厩務員のストについて

4月3日に厩務員のストライキによって、中央競馬が中止になったことは各種マスコミによって周知の通りである。私はインターネット上で、知ったわけだが、この中央競馬の中止は私に大きな衝撃を与えたと同時に新たな発見をもたらした。
 
4日の日経新聞によれば、厩務員は年収8百余万円をかせぎ、その雇用は定員制のために、リストラなどの風に流されないらしいのである。一般的に見れば、サラリーマンの年収平均は600万から800万円で常にリストラの影におびえなければない。このようなサラリーマンの境遇よりもはるかに高い収入を得て、雇用も安定していることを考えると、何故賃上げストライキを行わなければならないのか理解に苦しむ。確かに、1日も休むことなく、馬の世話をしなければならないという拘束性は高いかもしれないが、その見返りというものはサラリーマンの上をいくものである。すなわち、ハイリスク・ハイリターンである。ハイリスク・ハイリターンであるが、たとえ失敗してもその就業機会を失うことには直接結びつかない。
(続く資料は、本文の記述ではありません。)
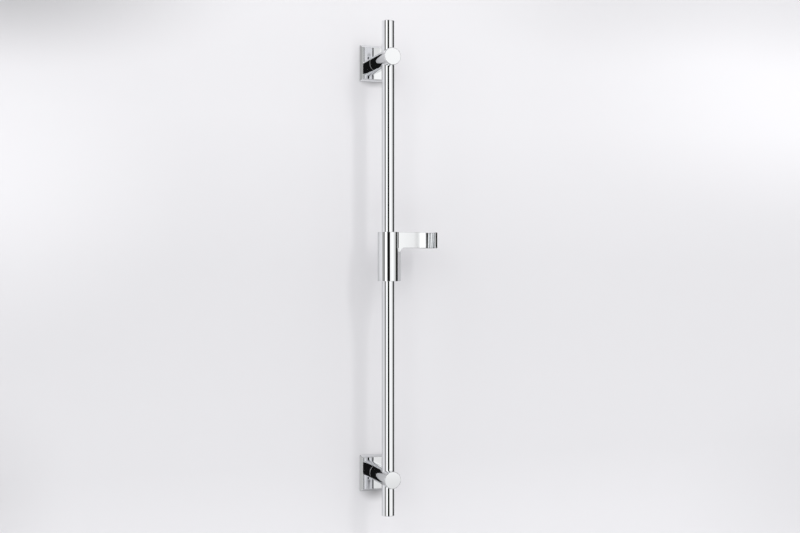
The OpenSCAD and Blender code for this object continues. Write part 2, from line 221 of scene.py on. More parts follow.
def add_piece(name, shells, slot, body, nodes):
    """One object from closed shells of points, normals and faces, which stands for nodes."""
    points, normals, faces, base = [], [], [], 0
    for p, n, f in shells:
        points.append(p)
        normals.append(n)
        faces += [[k + base for k in face] for face in f]
        base += len(p)
    points, normals = np.concatenate(points), np.concatenate(normals)
    used, inverse = np.unique(np.concatenate([np.asarray(f) for f in faces]),
                              return_inverse=True)
    ends = np.cumsum([len(f) for f in faces])
    faces = [chunk.tolist() for chunk in np.split(inverse, ends[:-1])]
    points, normals = points[used], normals[used]
    normals /= np.linalg.norm(normals, axis=1)[:, None]
    mesh = bpy.data.meshes.new(name)
    mesh.from_pydata(points.tolist(), [], faces)
    mesh.polygons.foreach_set("use_smooth", np.ones(len(faces), bool))
    mesh.normals_split_custom_set_from_vertices(normals.tolist())
    mesh.validate()
    mesh.materials.append(FINISHES[slot])
    piece = bpy.data.objects.new(name, mesh)
    bpy.context.scene.collection.objects.link(piece)
    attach(piece, body)
    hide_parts(*nodes)


# ---------------------------------------------------------------- node trees

def maths_on(tree):
    """A function that adds a calculation on numbers or sockets to a node tree."""
    def maths(kind, a, b=None):
        node = tree.nodes.new("ShaderNodeMath")
        node.operation = kind
        for socket, value in zip(node.inputs, (a, b)):
            if value is None:
                continue
            if isinstance(value, (int, float)):
                socket.default_value = value
            else:
                tree.links.new(value, socket)
        return node.outputs["Value"]
    return maths


def spread(tree, source, low, high, first, last, smooth=False):
    """A number from first to last that follows a source from low to high."""
    node = tree.nodes.new("ShaderNodeMapRange")
    if smooth:
        node.interpolation_type = "SMOOTHSTEP"
    for name, value in (("From Min", low), ("From Max", high), ("To Min", first),
                        ("To Max", last)):
        node.inputs[name].default_value = value
    tree.links.new(source, node.inputs["Value"])
    return node.outputs["Result"]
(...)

いわば、ローリスク、ハイリターンと言ってもよいだろう。
 
また、視点を変えると、競馬の関係者に大きな損害を与えたことも見逃せない。日本中央競馬会(JRA)の興行収入はゼロであるのはもちろん、競馬場やウインズの飲食店の従業員や専門紙、印刷会社の従業員へとその経済的影響は計り知れない。これらのものよりも、ファンへの信用を失うことが最も痛い。競馬はファンあってのものであり、JRAや馬主、調教師、厩務員、騎手が先にくるものでは決してない。ファンが馬券を買うことによって成立するのである。ファンに馬券を買ってもらうためには、ファンの購買意欲をあげる番組編成や馬券の種類(JRA)が必要であるし、強い馬が必要(馬主・調教師・厩務員)である。その華やかさを出すためには騎手が必要である。こうしたファンを無視し、閉鎖的な競馬社会というものは今後うけいられなくなることは必至である。
 
定員制というぬるま湯につかって、安穏とすごし、ファンはなにも知らないという奢った考えのある競馬社会はもはや決して必要のないものである。現在のこのぬるま湯につかり、既得権益固執してきた官僚と源泉が同じである。最近では、騎手や調教師はファンが大事と考えるようになってきてる。そして、その職業が競争によって維持されることも十分理解していると思われる。そうした周りの考え方の変化が厩務員に行き渡っていないということを証明したのが今回の事件ではなかろうか。少し言い過ぎかもしれないが、ファンによって我々は生かされているという考え方が重要であろう。今回のストライキはこうした競馬社会の非現代的というか、閉鎖的な部分が露呈した事件であると言えよう。